One element of the bankruptcy-related disclosure discussed above in the context of issuers reappears here where a description is required in respect of “whether in the event of a bankruptcy, receivership or similar proceeding with respect to the servicer, any of the issuer’s assets will secure part of the bankruptcy estate or subject to the bankruptcy, receivership or similar control of a third party”. It is unclear in what circumstances the issuer’s assets would ever become subject to a bankruptcy proceeding with respect to servicer. Nevertheless the wording of this requirement seems to imply that at least a negative statement is expected.

Affiliates and Certain Relationships and Certain Transactions

In both Reg AB and the equivalent CSA proposals, disclosure is required in respect of related party relationships, agreements or transactions which exist at the time of the offering or during the two years before the date of the prospectus between any of the parties discussed in the prospectus. In Reg AB, the types of related-party arrangement which are of interest are (1) those entered into outside of the ordinary course of business or on non-arm’s length terms, apart from the asset-backed securities transaction and (2) those relating to the asset backed securities transaction or the pool assets.

In the equivalent CSA rule, however, the former category is also made subject to the requirement that the relationship, agreement or understanding be “related to the securitized products being distributed or the pool assets”. Accordingly, there does not seem to be any real distinction between the two categories under the CSA rule with the result that, unlike in the U.S., non-arms length dealings among the parties involved in the securitized product transaction which are not related to the securitized products or the pool assets need not be disclosed.

One final line item which may turn out to be the most controversial of all is the requirement to disclose “whether any person described in the prospectus[which includes arrangers or underwriters]or any of its affiliates are engaged in, or have in the 12 months before the date of the prospectus been engaged in, any transaction that would involve or result in any material conflict of interest with respect to any investor in the securitized product being distributed.” The possible implications of this requirement are unsettling to say the least. For instance, just on a practical level, does it really mean that the specific investors have to be identified? Clearly this information would not be available for the preliminary prospectus and may not be known until the prospectus has been finalized or until after it has been issued and receipted. In fact, can it be said that are there really any investors at all until after the final prospectus has been delivered or even until after the rescission period has elapsed? Would an amendment be required after the investors are confirmed and would that be just the start of a vicious circle?

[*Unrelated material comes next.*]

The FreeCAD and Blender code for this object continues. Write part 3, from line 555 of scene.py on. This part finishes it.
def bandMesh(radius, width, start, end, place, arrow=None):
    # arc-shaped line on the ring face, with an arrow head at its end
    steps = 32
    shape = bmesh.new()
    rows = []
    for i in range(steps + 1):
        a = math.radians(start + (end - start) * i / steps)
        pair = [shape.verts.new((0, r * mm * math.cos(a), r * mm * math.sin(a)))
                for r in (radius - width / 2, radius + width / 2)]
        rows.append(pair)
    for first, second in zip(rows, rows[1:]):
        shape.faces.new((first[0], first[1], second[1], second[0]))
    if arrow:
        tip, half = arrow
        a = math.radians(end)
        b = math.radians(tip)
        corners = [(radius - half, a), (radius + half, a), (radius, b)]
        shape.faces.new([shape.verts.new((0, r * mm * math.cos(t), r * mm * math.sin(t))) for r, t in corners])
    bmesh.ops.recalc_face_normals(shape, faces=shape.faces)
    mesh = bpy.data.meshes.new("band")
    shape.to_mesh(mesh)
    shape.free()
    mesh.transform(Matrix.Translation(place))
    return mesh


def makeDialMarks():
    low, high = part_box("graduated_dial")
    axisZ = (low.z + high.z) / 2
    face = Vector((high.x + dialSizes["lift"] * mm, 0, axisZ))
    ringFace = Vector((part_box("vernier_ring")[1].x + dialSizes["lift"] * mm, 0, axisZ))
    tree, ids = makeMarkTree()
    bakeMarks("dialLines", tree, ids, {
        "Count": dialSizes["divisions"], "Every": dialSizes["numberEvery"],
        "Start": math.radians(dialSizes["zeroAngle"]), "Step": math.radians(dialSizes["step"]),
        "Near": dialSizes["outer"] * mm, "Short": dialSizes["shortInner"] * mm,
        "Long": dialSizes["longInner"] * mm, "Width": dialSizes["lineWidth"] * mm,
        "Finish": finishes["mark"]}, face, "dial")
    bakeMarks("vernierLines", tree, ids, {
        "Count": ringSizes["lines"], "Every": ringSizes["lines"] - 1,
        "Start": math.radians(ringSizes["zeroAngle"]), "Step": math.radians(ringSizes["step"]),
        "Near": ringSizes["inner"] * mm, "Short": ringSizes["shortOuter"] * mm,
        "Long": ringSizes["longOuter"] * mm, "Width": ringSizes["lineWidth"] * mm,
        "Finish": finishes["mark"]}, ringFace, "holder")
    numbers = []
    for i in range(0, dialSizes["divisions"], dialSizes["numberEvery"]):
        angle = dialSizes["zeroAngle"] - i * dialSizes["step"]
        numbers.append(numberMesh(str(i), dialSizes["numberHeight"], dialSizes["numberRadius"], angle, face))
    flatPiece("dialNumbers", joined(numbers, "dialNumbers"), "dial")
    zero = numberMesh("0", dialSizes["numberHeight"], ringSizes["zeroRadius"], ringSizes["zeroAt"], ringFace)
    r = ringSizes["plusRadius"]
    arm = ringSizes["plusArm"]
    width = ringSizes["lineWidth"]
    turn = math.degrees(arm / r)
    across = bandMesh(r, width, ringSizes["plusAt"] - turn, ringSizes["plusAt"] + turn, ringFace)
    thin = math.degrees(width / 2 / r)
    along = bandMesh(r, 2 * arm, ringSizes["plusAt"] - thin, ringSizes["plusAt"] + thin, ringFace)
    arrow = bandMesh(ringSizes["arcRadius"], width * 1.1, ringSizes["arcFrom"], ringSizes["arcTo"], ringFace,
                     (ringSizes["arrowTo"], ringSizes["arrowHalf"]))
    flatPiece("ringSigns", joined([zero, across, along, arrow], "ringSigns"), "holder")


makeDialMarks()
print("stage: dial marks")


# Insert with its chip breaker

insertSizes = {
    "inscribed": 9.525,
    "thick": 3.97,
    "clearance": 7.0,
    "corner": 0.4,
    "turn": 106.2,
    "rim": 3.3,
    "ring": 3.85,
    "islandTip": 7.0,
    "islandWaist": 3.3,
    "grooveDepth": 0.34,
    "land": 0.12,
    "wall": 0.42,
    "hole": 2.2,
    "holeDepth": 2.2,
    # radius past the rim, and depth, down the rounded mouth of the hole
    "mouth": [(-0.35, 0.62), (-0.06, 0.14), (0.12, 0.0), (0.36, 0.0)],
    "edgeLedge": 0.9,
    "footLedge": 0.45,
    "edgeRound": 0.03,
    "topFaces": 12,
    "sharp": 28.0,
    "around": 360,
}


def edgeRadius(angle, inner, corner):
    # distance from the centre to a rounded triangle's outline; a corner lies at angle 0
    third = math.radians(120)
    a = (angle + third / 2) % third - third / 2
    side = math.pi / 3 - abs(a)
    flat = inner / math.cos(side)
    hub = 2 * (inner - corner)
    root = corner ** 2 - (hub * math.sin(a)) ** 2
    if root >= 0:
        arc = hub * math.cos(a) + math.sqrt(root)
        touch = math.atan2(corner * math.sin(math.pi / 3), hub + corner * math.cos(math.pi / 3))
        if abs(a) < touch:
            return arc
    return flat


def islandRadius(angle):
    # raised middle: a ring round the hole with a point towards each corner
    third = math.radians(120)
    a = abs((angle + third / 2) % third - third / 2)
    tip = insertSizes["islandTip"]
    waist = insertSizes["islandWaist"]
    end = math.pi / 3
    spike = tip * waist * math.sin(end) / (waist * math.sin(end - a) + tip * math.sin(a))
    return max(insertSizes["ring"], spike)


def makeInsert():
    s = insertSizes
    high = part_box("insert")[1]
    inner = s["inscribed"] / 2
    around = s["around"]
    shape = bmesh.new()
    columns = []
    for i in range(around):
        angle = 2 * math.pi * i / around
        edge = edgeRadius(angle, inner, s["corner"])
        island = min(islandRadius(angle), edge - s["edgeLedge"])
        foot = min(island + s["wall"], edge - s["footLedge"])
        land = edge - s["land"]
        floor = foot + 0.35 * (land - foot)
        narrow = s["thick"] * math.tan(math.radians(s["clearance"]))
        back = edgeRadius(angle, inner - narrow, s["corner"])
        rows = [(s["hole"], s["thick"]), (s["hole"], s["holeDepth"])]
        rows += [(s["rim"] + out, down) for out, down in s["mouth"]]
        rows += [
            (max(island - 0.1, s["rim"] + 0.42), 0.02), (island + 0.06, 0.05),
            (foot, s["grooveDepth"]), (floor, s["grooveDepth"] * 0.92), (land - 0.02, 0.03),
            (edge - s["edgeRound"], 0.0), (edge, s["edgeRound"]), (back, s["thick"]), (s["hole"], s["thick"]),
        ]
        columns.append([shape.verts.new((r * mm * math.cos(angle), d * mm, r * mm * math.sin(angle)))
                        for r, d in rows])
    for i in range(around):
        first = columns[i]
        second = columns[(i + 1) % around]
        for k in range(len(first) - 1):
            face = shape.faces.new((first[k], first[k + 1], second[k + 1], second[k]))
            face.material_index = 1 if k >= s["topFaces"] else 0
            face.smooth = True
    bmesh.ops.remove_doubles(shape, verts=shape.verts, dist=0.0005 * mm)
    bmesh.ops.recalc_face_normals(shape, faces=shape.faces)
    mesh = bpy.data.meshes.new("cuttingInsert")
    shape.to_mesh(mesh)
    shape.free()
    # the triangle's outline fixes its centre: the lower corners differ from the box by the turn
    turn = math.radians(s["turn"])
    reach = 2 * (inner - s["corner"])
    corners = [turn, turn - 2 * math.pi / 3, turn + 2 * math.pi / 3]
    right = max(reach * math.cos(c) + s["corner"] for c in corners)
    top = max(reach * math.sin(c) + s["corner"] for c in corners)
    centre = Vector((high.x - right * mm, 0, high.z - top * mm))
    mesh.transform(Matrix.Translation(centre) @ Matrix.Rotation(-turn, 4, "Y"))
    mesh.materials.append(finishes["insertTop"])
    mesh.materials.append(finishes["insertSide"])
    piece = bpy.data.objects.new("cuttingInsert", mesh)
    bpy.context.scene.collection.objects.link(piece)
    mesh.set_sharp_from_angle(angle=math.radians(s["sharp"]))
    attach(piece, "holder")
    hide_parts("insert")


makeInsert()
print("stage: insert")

Apart from technical difficulties, this requirement also raises significant substantive issues as it would appear that the obligation to provide the required information presupposes the ability on the part of the issuer to investigate, determine and understand the activities of all other participants, including the underwriters and the investors, over the last 12 months. It is not clear what the original intent here was but it seems safe to assume that there has been somewhat of a failure to translate it effectively. Clearly some further work is necessary here.